What Mattia Binotto will have to do now is ensure the two drivers accept they each had a part to play and move on quickly.
Speaking of moving on quickly, that’s exactly what race control did in getting the race restarted with two laps to go with little warning, saving Mercedes’ blushes after it had appeared to pit Hamilton off the podium late on.
The restart gave us a six mile dash to the flag, and the collision between Hamilton and Alex Albon.
The Red Bull driver admitted he went a little deep into Turn 10 to cover off any thoughts of a Hamilton attack, and Hamilton’s move was half-hearted. Maybe the championship picture had an influence on his reaction, but it was refreshing to see Hamilton admit fault and not even attempt to defend himself in front of the stewards, fully accepting his subsequent penalty.
The disappointing aspect was how long it took for that penalty to be handed down, as it resulted in Carlos Sainz not getting to take part in the main podium ceremony after his first top-three finish.
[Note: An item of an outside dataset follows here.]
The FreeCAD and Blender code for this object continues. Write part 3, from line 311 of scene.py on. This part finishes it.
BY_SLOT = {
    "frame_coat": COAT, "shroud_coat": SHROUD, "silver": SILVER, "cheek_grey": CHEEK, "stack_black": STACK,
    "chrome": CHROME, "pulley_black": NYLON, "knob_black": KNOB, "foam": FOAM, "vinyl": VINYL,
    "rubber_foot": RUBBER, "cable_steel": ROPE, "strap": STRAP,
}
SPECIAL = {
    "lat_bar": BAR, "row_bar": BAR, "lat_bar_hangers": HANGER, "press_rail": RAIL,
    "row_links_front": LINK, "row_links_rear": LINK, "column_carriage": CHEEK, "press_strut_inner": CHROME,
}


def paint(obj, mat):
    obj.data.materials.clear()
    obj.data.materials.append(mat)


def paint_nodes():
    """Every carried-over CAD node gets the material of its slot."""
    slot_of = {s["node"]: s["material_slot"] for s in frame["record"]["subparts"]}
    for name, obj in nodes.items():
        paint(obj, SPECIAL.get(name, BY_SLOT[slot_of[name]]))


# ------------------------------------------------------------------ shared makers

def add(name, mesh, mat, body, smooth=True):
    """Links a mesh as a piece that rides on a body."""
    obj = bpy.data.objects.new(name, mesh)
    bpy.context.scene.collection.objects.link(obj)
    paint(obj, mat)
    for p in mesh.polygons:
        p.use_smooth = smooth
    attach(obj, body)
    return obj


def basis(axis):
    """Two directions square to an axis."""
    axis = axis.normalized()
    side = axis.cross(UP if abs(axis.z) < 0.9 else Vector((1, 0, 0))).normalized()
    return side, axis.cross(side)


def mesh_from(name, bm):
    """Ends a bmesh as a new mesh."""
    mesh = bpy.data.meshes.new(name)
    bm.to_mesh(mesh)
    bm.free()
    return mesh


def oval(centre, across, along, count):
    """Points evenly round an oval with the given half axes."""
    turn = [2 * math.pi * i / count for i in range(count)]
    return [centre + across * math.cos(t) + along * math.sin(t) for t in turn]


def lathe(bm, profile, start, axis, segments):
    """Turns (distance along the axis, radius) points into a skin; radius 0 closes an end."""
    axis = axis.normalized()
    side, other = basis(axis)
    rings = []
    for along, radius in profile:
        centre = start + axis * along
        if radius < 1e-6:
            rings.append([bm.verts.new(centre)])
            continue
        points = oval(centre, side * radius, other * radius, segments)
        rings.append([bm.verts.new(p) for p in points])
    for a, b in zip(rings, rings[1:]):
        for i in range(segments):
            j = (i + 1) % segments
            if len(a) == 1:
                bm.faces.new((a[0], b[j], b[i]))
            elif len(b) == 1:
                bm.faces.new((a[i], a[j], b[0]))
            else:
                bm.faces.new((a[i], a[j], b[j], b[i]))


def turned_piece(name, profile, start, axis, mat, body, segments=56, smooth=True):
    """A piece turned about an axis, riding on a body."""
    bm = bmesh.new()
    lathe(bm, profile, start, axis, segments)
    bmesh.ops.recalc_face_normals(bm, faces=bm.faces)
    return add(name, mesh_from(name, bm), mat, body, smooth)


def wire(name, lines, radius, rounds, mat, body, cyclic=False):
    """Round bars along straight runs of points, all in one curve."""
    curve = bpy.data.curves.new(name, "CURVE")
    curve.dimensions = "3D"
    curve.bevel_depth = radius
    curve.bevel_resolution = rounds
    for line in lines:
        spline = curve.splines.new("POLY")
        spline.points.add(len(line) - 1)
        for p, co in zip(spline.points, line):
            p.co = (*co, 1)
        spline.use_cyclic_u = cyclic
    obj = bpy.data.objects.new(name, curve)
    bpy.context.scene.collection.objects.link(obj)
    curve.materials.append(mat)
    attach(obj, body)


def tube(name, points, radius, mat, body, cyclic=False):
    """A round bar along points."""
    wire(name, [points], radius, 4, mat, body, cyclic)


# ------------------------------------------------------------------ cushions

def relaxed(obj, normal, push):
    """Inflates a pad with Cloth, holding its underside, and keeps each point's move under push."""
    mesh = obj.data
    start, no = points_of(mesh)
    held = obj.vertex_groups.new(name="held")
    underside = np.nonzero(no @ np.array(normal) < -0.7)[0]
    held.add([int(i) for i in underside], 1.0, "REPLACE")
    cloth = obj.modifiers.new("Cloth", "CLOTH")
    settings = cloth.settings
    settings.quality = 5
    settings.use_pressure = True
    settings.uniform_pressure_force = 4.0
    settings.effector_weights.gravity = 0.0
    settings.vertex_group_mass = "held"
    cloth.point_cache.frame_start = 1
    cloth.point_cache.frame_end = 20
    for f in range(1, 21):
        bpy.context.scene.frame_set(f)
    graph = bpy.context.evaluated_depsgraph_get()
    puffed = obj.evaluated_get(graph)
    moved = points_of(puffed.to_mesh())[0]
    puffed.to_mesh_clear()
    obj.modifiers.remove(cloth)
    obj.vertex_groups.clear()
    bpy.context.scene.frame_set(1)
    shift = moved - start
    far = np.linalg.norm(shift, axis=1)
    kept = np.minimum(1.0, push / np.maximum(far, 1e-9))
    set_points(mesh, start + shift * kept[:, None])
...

It has been a long time coming and Sainz deserved his moment alongside the ecstatic Pierre Gasly, but sadly had to make do with a private celebration two hours later.
We’ve seen such calls made quickly at each of the last two races – both involving Daniil Kvyat – and a similarly rapid decision was made regarding Daniel Ricciardo as he picked up a time penalty for contact with Kevin Magnussen. It seemed like a simple enough decision, and the stewards should have prioritized it given the impact it had on the podium.
Still, that delay did allow the whole McLaren team present to join Sainz on the podium, even if the thousands of fans had long gone. And those who had opted to skip the race suddenly felt tremendously disappointed at missing the team’s first podium since Melbourne 2014.
It just goes to show, you can never tell when all of the various ingredients are going to combine to create a thriller. In Mexico, they were all thrown together but the race never came to the boil. In Brazil, it blew up in a big way.
All F1 can do is try to include those ingredients as often as possible.